Just like that I got my ticket for the SS Republic down in Queenstown. A grown woman full of decisions. I knocked on doors in streets around our house, said, ‘I’m havin’ my American wake. Come see me off.’
Come they did. They filled me up with food and drink, cabbage and bacon, mutton with soda bread. Mammy made loaves of brack, made sure there were chunks of plum, my favourite, and for hours I was toasted with mulled wine, toasted with all their home-grown drops.
They filled my ears with fiddle and drum, flute and cruit, got my heart beating in time with ‘The Devil and the Bailiff’, and I was danced from one neighbour to another, danced from a brother to a sister to a brother. Everyone laughing, screaming out song.
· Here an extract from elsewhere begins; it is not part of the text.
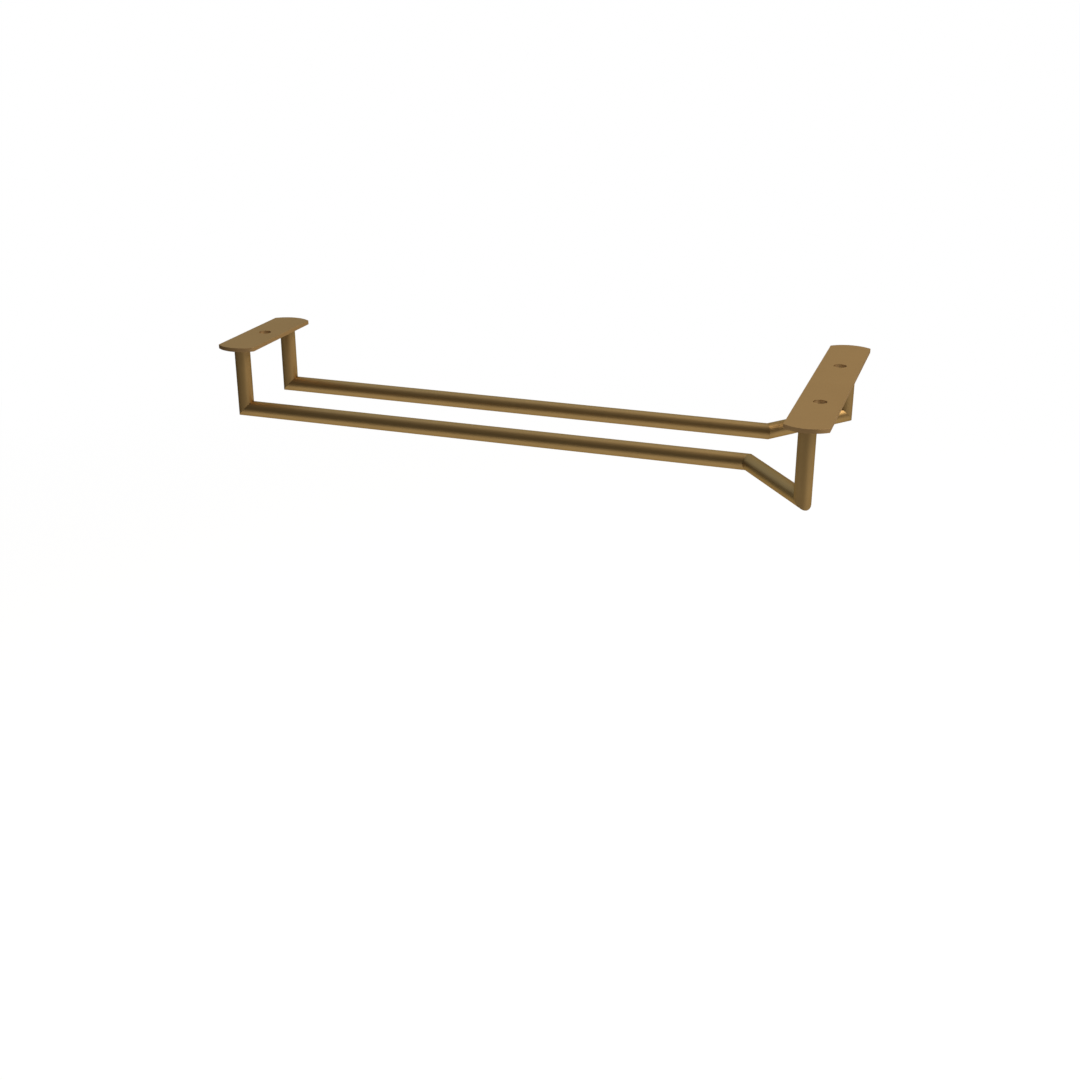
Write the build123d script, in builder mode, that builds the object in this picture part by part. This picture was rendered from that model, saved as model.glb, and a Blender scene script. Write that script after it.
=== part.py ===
from build123d import *
import math
import os

# Hanging rack of round bar, screwed up under a shelf by two flat plates.
# Two level rails leave a lane between them. At the front they splay outwards into a mouth.
# Frame: +Z up, the rails run along Y, and the mouth faces -Y. The origin is the middle of
# the front plate's top face, which is the face that goes against the shelf.
# Left is -X, as seen by someone who faces the mouth. Lengths are in millimetres.

# Round bar. Every corner is a mitre, brazed and dressed flush.
bar_diameter = 8.0

# How the bars run, centre line to centre line
post_span = 299.2          # from the front posts back to the rear posts
rail_spacing = 49.2        # between the two rails
mouth_spacing = 131.5      # between the two front posts
splay_reach = 32.4         # from the front posts back to where the rails start to splay
rail_drop = 34.8           # from the plates' top faces down to the rails

# Flat bar of the plates
plate_width = 20.3
plate_thickness = 2.0
front_overhang = 7.7       # from a front post's centre out to the end of its plate
rear_overhang = 9.85       # the same at the rear
end_bow_radius = 14.7      # each end is cut to this arc
end_corner_radius = 0.5    # where the arc meets the long sides
plate_edge_radius = 0.1    # rubbed-down outer edges

# Screw holes
screw_hole_diameter = 6.4
front_hole_spacing = 63.4
hole_edge_chamfer = 0.1

# Hollow fillet of braze round the top of each post
braze_leg = 0.5

# How far a bar is made too long before its mitre is cut
cut_overrun = 12.0


def unit(vector):
    return Vector(vector).normalized()


def side_route(sign):
    """Corner points of one side's bars, from the rear plate round to the front plate."""
    rail_x = sign * rail_spacing / 2
    mouth_x = sign * mouth_spacing / 2
    return [
        Vector(rail_x, post_span, -plate_thickness),
        Vector(rail_x, post_span, -rail_drop),
        Vector(rail_x, splay_reach, -rail_drop),
        Vector(mouth_x, 0, -rail_drop),
        Vector(mouth_x, 0, -plate_thickness),
    ]


def mitre_plane(before, corner, after):
    """Plane that halves the turn at a corner. Its normal points on along the route."""
    return Plane(origin=corner, z_dir=unit(corner - before) + unit(after - corner))


def cut_bar(route, first):
    """The bar from one corner of the route to the next, mitred where another bar follows."""
    start, end = route[first], route[first + 1]
    along = unit(end - start)
    mitred_start = first > 0
    mitred_end = first + 2 < len(route)
    base = start - along * cut_overrun if mitred_start else start
    tip = end + along * cut_overrun if mitred_end else end
    with BuildPart() as bar:
        with BuildSketch(Plane(origin=base, z_dir=along)):
            Circle(bar_diameter / 2)
        extrude(amount=(tip - base).length)
        if mitred_start:
            split(bisect_by=mitre_plane(route[first - 1], start, end), keep=Keep.TOP)
        if mitred_end:
            split(bisect_by=mitre_plane(start, end, route[first + 2]), keep=Keep.BOTTOM)
    return bar


def screw_plate(length, centre_y, hole_places):
    """Flat bar with bowed ends and plain screw holes, its top face at the shelf."""
    half_width = plate_width / 2
    end_bow = end_bow_radius - math.sqrt(end_bow_radius**2 - half_width**2)
    side_end = length / 2 - end_bow
    with BuildPart() as plate:
        with BuildSketch(Plane((0, centre_y, -plate_thickness))) as outline:
            with BuildLine():
                Line((-side_end, half_width), (side_end, half_width))
                ThreePointArc((side_end, half_width), (length / 2, 0), (side_end, -half_width))
                Line((side_end, -half_width), (-side_end, -half_width))
                ThreePointArc((-side_end, -half_width), (-length / 2, 0), (-side_end, half_width))
            make_face()
            fillet(outline.vertices(), radius=end_corner_radius)
        extrude(amount=plate_thickness)
        fillet(plate.faces().filter_by(Axis.Z).edges(), radius=plate_edge_radius)
        with Locations(*[(x, centre_y, 0) for x in hole_places]):
            Hole(screw_hole_diameter / 2)
        chamfer(plate.edges(Select.LAST).filter_by(GeomType.CIRCLE), length=hole_edge_chamfer)
    return plate


def braze_ring(top):
    """Ring of braze in the corner between a post and the plate above it."""
    bar_radius = bar_diameter / 2
    reach = bar_radius + braze_leg
    with BuildPart() as ring:
        with BuildSketch(Plane(origin=top, x_dir=(1, 0, 0), z_dir=(0, -1, 0))):
            with BuildLine():
                Line((bar_radius, 0), (reach, 0))
                RadiusArc((reach, 0), (bar_radius, -braze_leg), -braze_leg)
                Line((bar_radius, -braze_leg), (bar_radius, 0))
            make_face()
        revolve(axis=Axis(top, (0, 0, 1)))
    return ring


def finish(shape, name):
    shape.label = name
    export_step(shape, os.path.join("parts", name + ".step"))


os.makedirs("parts", exist_ok=True)

bar_names = ["rear_post", "rail", "splay", "front_post"]
post_tops = []
for side, sign in (("left", -1), ("right", 1)):
    route = side_route(sign)
    post_tops += [route[0], route[-1]]
    for first, bar_name in enumerate(bar_names):
        bar = cut_bar(route, first)
        finish(bar.part, f"{side}_{bar_name}")

front_holes = [-front_hole_spacing / 2, front_hole_spacing / 2]
front_plate = screw_plate(mouth_spacing + 2 * front_overhang, 0, front_holes)
finish(front_plate.part, "front_plate")

rear_plate = screw_plate(rail_spacing + 2 * rear_overhang, post_span, [0])
finish(rear_plate.part, "rear_plate")

rings = [braze_ring(top).part for top in post_tops]
finish(Compound(children=rings), "post_braze_rings")
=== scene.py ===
import math

import bmesh
import bpy
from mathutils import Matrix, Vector


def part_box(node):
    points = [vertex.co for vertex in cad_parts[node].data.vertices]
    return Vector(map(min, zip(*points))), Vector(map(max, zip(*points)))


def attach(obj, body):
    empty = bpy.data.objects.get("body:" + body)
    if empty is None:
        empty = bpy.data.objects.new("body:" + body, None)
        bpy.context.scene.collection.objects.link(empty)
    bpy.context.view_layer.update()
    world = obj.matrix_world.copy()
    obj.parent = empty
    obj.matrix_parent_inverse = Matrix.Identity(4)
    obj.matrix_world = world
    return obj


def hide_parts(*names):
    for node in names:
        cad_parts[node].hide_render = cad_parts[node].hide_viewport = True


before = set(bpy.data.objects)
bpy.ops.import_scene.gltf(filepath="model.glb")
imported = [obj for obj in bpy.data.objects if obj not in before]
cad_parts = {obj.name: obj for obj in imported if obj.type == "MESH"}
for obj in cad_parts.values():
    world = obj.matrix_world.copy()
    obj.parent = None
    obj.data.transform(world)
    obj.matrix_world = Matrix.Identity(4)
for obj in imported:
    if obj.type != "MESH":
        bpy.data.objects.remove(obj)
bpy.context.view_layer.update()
print("frame loaded:", len(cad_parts), "nodes")


def isVector(item):
    if isinstance(item, Wire):
        return item.socket.type == "VECTOR"
    return isinstance(item, tuple)


class Wire:
    # A node's output. Sums and products of wires add Math nodes, or Vector Math nodes for vectors.
    def __init__(self, graph, socket):
        self.graph = graph
        self.socket = socket

    def work(self, operation, first, second):
        if isVector(first) or isVector(second):
            return self.graph.vectorMaths(operation, first, second)
        return self.graph.maths(operation, first, second)

    def __add__(self, other):
        return self.work("ADD", self, other)

    def __radd__(self, other):
        return self.work("ADD", other, self)

    def __sub__(self, other):
        return self.work("SUBTRACT", self, other)

    def __rsub__(self, other):
        return self.work("SUBTRACT", other, self)

    def __mul__(self, other):
        return self.work("MULTIPLY", self, other)

    def __rmul__(self, other):
        return self.work("MULTIPLY", other, self)

    def __truediv__(self, other):
        return self.work("DIVIDE", self, other)

    def __rtruediv__(self, other):
        return self.work("DIVIDE", other, self)


class Graph:
    # A node tree that is written from Python.
    def __init__(self, tree):
        self.tree = tree

    def add(self, nodeType, settings=None, inputs=None, output=0):
        # Settings come first, because some of them change a node's sockets. Gives one output's wire.
        node = self.tree.nodes.new(nodeType)
        for name, value in (settings or {}).items():
            setattr(node, name, value)
        for name, value in (inputs or {}).items():
            if isinstance(value, Wire):
                self.tree.links.new(value.socket, node.inputs[name])
            else:
                node.inputs[name].default_value = value
        return Wire(self, node.outputs[output]) if len(node.outputs) else None

    def maths(self, operation, *values):
        return self.add("ShaderNodeMath", {"operation": operation}, dict(enumerate(values)))

    def vectorMaths(self, operation, *values, output=0):
        return self.add("ShaderNodeVectorMath", {"operation": operation},
                        dict(enumerate(values)), output)

    def least(self, first, second):
        return self.maths("MINIMUM", first, second)

    def clamped(self, value):
        return self.add("ShaderNodeClamp", {}, {"Value": value})

    def smooth(self, value, low, high):
        # 0 at low and 1 at high, with a soft start and end
        return self.add("ShaderNodeMapRange", {"interpolation_type": "SMOOTHSTEP"},
                        {"Value": value, "From Min": low, "From Max": high})

    def dot(self, first, second):
        return self.vectorMaths("DOT_PRODUCT", first, second, output="Value")

    def cross(self, first, second):
        return self.vectorMaths("CROSS_PRODUCT", first, second)

    def unit(self, vector):
        return self.vectorMaths("NORMALIZE", vector)

    def split(self, vector):
        node = self.add("ShaderNodeSeparateXYZ", {}, {0: vector}).socket.node
        return [Wire(self, socket) for socket in node.outputs]

    def vector(self, x, y, z):
        return self.add("ShaderNodeCombineXYZ", {}, {0: x, 1: y, 2: z})

    def blend(self, factor, first, second):
        # First colour at factor 0, second at 1. They are a Mix node's inputs 6 and 7, and its output 2.
        return self.add("ShaderNodeMix", {"data_type": "RGBA"}, {0: factor, 6: first, 7: second}, 2)

    def noise(self, vector, scale, detail, breakup):
        return self.add("ShaderNodeTexNoise", {},
                        {"Vector": vector, "Scale": scale, "Detail": detail, "Roughness": breakup})

    def attribute(self, name, output="Fac"):
        return self.add("ShaderNodeAttribute", {"attribute_name": name}, {}, output)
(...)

I took that in, tried not to think about it ending.
Daddy had organised the photographer and so we stood there, arms around shoulders, all of us sweating against each other, staying still, trying not to blink, and Nanna said, ‘I’ll die before this bloody photograph is taken.’ Oh, that sent us breaking, made the photographer stomp his foot, tell us we were useless. ‘Now I’ll have ta take it again.’